For CGen plus-commands: I haven't found a real quick solution for it, but I can. Players just won't like it since the idea that springs to mind is to force the player to ONLY do CGEN.
It's not just CGen - that's just one easy example. There are so many regular game situations (i.e. after you already have a PC) when commands on MUSH just need to be long - look at the syntax to write a bbpost; that's absurd to a newcomer. Every time I have to create a +note (which in many MU* is necessary if you want to purchase certain abilities or merits) I find myself cursing, and I've been using this crap for years.
These are all solved problems with a basic web interface.
-
RE: Alternative Formats to MU
@golgoth said in Alternative Formats to MU:
Instead of replacing a MU-client, the players generally have a choice to connect using the medium that they want.
I just wanted to isolate this part if you don't mind so I could point out this is not at all what's wanted here.
Ditching the dedicated telnet client (Potato, SimpleMU, etc) for what comes down to a web-based telnet client isn't an upgrade - in fact it's probably the opposite, since instead of gaining something you are actually losing features such as triggers, custom word highlighting, spawns, etc. I mean there may be browser extensions which can be substituted to provide some of these but it would still not constitute the paradigm shift wanted here.

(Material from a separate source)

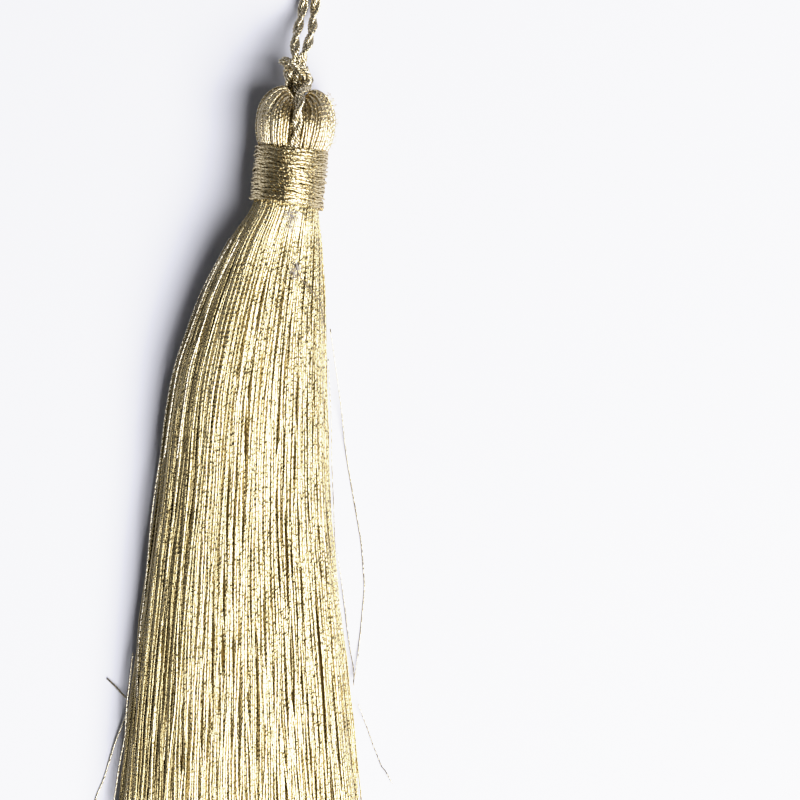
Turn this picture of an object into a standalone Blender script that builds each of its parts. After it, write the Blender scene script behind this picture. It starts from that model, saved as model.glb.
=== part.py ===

None of the complexity - the arcane CGen plus-commands, the long stream of arguments needed just to send a page or construct a bboard post - is gone, all you are spared (and that's a maybe) is to download and install a separate program
A good marker for a true web based client would be that it's impossible to carry its features over telnet. A point and click interface for instance from CGen to combat or a non-scrolling terrain grid, or a forum with threads you can expand/contract, stuff like that. Aside from the input complexity, everything you do using telnet produces so much scrolling.